Different models of providing emergency psychiatric care, such as a consultation-liaison model versus a dedicated PES, may be associated with different outcomes. The heterogeneity both within and between these different models highlights the difficulty in studying the management of emergency mental health issues. For example, Woo et al.  found that several indices of quality care, including timeliness of psychiatric care, completion of mental status exam, pregnancy testing, use of seclusion and elopement improved in one hospital that transitioned from a consultation-liaison model to a dedicated PES. As Table 1 indicates, our sample is weighted with patients treated in settings where a dedicated PES was available. Unfortunately, the study was not designed or powered to examine differences in the variables between the two models. While many clinicians believe that dedicated PESs provide better quality of care than other models, the existing research supporting this claim is tentative and relies on retrospective chart review data. This is an important area for future research, especially when one considers the resource investment in establishing and maintaining a dedicated PES.
There are many features pertaining to the presentation and management of emergency mental health conditions that were not assessed. For example, it would have been useful to collect data on common methods of overdose, like salicylate, acetaminophen and tricyclic antidepressant levels. Unfortunately, we were limited in what we could expect sites to abstract and chose those variables we believed most important and generalizable.
As described in the article, some items on the abstraction form exhibited poor reliability, a common limitation of chart review studies. This varied considerably by site, with some sites submitting highly reliable abstractions and others submitting highly unreliable abstractions. We implemented a second review and reconciliation procedure to help minimize the impact. However, because of the labor required, this process was not applied to items beyond the 10 primary indicators. Their reliability is unknown.
The lack of established benchmarks of care is a major impediment to quality assurance and performance improvement efforts in psychiatric emergency services.

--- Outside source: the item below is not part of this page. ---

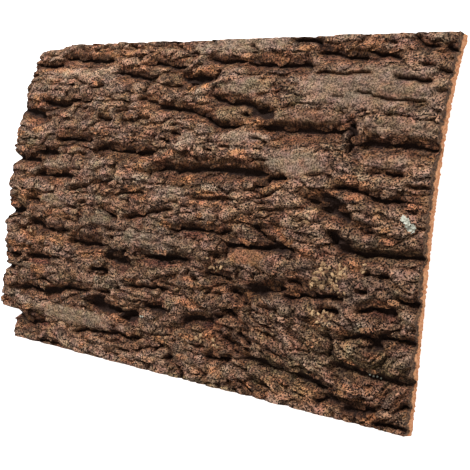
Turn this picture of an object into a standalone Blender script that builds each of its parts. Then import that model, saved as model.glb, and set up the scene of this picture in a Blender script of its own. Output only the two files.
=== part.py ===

The PERC’s efforts represent an attempt to characterize the nature of the emergency mental health problems seen in acute care settings and the manner in which the patients are assessed and managed. Caution should be used when interpreting these statistics, however, considering the small number of sites, the different practice models used (i.e., medical EDs with consult services versus dedicated PESs), and the different contexts in which these sites function (inner-city public hospital vs. suburban private). While our study does not provide a robust benchmarking database, it does demonstrate the ability to study a variety of critical emergency issues across settings. Additional multisite efforts to describe and monitor the current state of care provided for psychiatric emergencies in the United States are urgently needed. Our experiences suggest caution, however, and dedication to rigorous abstraction procedures will be necessary to generate reliable, valid data.